Replicating the findings by running a larger trial may also prove hard, considering the notably small size of the relevant patient population. The group involved a subset of subjects whose tumor contains a genetic mutation known as mismatch repair-deficient (MMRd). Only between 5% and 10% of the 45,000 Americans diagnosed with rectal cancer patients every year are thought to have MMRd tumors.

Patients with DNA mismatch repair “were like a sidebar to existing studies; they’re so rare,” Schlechter pointed out.

Factor in that the study cohort had stage 3 or 4 MMRd rectal cancer, with tumors of less than four centimeters apiece in size, and the group shrinks even further to around 3% of the total rectal cancer population.
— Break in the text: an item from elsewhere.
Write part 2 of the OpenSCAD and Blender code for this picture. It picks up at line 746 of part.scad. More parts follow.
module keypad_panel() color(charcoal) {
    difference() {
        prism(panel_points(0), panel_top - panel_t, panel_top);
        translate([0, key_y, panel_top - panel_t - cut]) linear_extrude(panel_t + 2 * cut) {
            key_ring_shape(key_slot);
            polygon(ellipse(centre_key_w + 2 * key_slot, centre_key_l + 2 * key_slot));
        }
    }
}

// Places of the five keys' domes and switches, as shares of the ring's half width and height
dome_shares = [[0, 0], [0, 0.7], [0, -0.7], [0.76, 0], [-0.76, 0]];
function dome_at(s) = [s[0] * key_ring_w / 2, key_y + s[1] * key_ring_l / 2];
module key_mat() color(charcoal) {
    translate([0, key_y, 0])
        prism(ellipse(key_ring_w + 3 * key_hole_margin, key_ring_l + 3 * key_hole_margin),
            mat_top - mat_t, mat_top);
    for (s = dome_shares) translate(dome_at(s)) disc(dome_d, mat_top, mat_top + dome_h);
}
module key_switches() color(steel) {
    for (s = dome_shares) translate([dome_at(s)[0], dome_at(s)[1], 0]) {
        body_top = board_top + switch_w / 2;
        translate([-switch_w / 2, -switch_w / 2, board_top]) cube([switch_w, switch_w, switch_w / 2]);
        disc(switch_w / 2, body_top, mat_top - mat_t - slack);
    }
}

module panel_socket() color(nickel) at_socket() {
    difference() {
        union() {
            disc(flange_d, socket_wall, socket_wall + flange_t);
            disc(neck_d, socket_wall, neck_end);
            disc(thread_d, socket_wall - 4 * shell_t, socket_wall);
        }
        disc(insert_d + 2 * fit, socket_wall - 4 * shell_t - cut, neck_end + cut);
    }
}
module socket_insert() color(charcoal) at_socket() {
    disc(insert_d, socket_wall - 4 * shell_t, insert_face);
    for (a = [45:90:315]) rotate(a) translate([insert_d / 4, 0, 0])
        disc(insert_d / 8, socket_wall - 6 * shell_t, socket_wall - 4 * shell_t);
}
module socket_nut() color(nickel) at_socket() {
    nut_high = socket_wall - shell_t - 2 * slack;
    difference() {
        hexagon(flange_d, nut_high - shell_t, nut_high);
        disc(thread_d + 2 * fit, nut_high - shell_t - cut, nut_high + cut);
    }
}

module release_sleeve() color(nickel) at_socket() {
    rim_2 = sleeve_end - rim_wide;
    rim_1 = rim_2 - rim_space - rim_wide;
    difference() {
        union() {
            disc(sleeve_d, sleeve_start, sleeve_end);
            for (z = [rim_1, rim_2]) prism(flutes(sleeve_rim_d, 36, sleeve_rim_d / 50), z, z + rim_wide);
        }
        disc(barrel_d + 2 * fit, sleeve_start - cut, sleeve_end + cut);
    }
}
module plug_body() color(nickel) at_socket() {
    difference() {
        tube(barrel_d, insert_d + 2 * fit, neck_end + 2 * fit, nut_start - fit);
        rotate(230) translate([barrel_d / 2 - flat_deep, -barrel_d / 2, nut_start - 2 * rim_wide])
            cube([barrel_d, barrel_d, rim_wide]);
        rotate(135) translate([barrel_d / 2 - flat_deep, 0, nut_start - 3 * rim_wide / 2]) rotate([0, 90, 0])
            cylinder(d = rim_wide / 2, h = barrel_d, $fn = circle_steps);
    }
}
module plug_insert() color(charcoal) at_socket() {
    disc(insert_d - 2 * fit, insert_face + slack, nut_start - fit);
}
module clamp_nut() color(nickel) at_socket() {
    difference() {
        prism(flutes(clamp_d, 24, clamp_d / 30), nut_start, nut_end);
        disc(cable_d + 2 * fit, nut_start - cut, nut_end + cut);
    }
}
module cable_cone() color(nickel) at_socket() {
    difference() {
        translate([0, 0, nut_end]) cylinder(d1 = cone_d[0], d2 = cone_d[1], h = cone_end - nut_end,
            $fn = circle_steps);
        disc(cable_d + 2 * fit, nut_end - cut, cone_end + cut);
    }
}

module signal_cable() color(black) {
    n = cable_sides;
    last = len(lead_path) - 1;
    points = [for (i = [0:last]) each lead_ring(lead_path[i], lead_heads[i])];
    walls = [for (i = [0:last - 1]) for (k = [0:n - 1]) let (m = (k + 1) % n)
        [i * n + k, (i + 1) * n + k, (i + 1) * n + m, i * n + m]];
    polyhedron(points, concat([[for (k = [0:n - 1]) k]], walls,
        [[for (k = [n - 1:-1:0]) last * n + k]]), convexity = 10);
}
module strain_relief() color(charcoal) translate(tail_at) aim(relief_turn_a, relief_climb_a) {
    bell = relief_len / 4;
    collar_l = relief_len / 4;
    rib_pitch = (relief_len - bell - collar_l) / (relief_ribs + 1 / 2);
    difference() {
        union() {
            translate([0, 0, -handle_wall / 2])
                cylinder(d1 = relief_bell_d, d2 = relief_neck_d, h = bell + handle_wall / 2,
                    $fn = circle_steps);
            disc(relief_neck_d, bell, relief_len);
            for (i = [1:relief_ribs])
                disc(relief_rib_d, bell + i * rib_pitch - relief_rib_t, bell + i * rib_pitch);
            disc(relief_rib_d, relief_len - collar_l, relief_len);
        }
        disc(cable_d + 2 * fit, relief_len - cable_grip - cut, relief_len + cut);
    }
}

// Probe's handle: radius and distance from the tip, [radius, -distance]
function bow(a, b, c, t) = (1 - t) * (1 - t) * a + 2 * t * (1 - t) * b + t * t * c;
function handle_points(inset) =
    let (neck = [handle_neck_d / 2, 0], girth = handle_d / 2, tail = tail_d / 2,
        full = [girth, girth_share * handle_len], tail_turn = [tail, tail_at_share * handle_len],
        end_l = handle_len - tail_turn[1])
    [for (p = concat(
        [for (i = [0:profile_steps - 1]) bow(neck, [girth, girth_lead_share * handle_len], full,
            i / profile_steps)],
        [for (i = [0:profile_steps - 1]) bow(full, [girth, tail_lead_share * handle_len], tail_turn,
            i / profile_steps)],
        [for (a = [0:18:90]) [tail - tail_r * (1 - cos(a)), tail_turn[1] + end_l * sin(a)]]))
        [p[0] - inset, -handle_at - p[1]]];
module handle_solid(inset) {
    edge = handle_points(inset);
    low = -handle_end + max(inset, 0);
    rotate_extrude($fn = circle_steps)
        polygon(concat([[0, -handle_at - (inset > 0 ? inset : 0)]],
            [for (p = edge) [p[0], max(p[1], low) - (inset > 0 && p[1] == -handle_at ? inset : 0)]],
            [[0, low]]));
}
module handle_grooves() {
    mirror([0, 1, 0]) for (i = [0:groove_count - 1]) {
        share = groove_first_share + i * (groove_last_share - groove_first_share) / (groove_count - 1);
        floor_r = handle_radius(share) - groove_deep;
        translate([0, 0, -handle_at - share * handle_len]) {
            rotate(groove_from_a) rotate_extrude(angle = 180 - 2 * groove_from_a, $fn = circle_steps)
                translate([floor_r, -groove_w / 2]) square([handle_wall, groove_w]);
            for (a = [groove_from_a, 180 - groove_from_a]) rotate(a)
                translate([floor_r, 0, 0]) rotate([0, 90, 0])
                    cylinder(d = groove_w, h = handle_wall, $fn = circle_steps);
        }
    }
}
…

Which is to say, far from the average population.

For that reason, there hasn’t been much evidence on how PD-1 drugs like Jemperli perform for this group. Checkpoint inhibitors, which make cancer more visible to the body’s immune system, have almost no track record in gastrointestinal cancers. Additionally, MMRd rectal cancer itself is, for the most part, unstudied, even in chemo or radiation. That makes all studies on conventional rectal cancer essentially irrelevant.

“[This trial] isn’t practice-changing broadly and is completely irrelevant for the commanding majority of people with rectal cancer,” Schlechter said. “What it does tell us is that with the right way to engineer an immune response against rectal cancer, we may be able to cure people.”
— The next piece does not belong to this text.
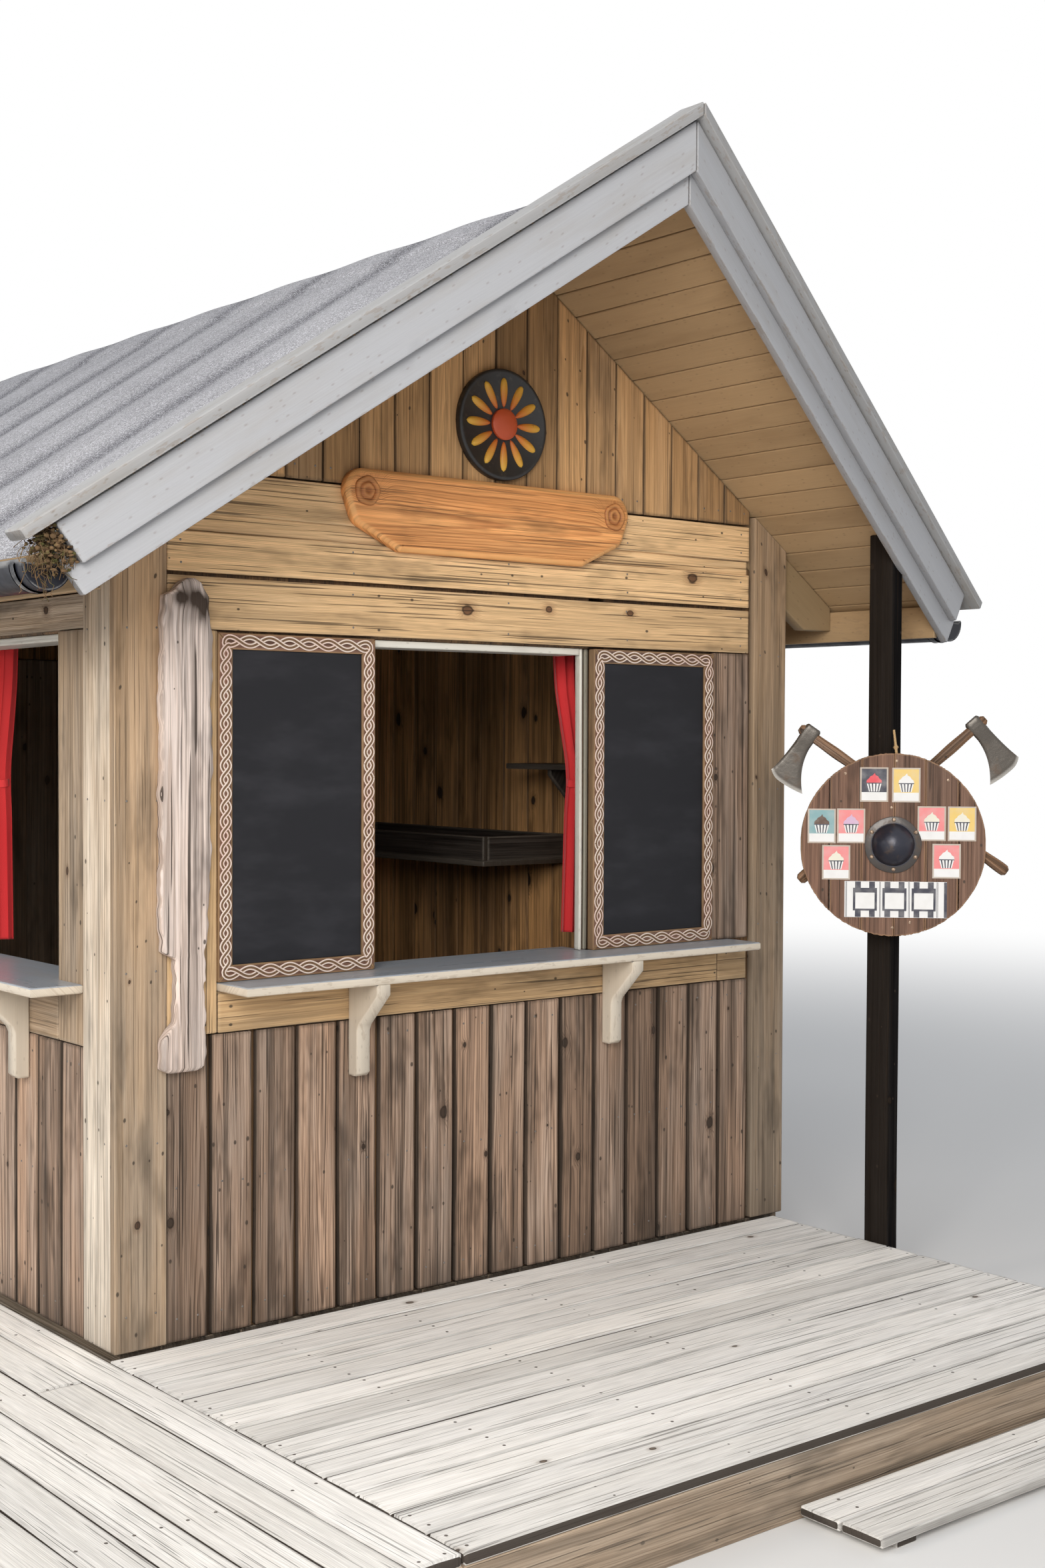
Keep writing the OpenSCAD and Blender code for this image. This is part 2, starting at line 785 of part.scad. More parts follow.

Still, that will take time to determine. Had the patients in the Jemperli trial failed, their doctors would have taken them down a more traditional pathway of surgery, radiation therapy and chemotherapy. The three-year disease-free survival rate for that regimen is as high as 77%.

Outcomes have been worse for patients like the eight subjects in the Jemperli trial who had Lynch syndrome, an inherited condition that puts people at significantly higher risk of rectal, colon and other cancers. Not to mention, the functional consequences of the operative approach, which can lead to a lifetime of colostomy bags, make it a grueling one.

That brings up a third challenge: recruiting a control group when the standard of care is so toxic and immunotherapy shows such a beneficial upside.

“There may be people who are afraid of doing immunotherapy and are willing to be randomized, but it’s going to be hard to have a control arm on this. I think hard-to-almost-impossible,” Schlechter said.

To design a study, researchers could compare against a retrospective response or just design it so that everyone gets the checkpoint inhibitor, he explained.

On the bright side, picking up study sponsors for trials in this population shouldn’t be difficult. The small biotech firm Tesaro, which was bought by GSK in 2018, was the only one willing to provide its drug for the phase 2 study. Given the results, other researchers looking into the MMRd cohort are bound to get a warmer reception from drugmakers like Merck and Bristol Myers Squibb, both of which sell PD-1 drugs.

While the results aren’t population level, they do have possible read-across to other Lynch syndrome-associated cancers. For instance, there is endometrial cancer that is mismatch repair deficient, as well as pancreatic, stomach and esophageal cancer.

“This does open a broad question about surgery versus all these other interventions versus immunotherapy in those populations,” Schlechter said.

The oncologist said he found it “extremely unusual” that the MSK group reported an intended curative effect of therapy when all patients hadn’t been followed up for six months. Nevertheless, he applauded the effort.

“In some ways, the most impressive thing they did was not overreact,” he said. “It takes real bravery to do that, to not jump out after three months and do surgery.”

Taking on a study like this in an exceptionally rare form of cancer involved a major risk, he continued. “If it failed, we’d never have known because it would have been whispered. No one would have said anything.”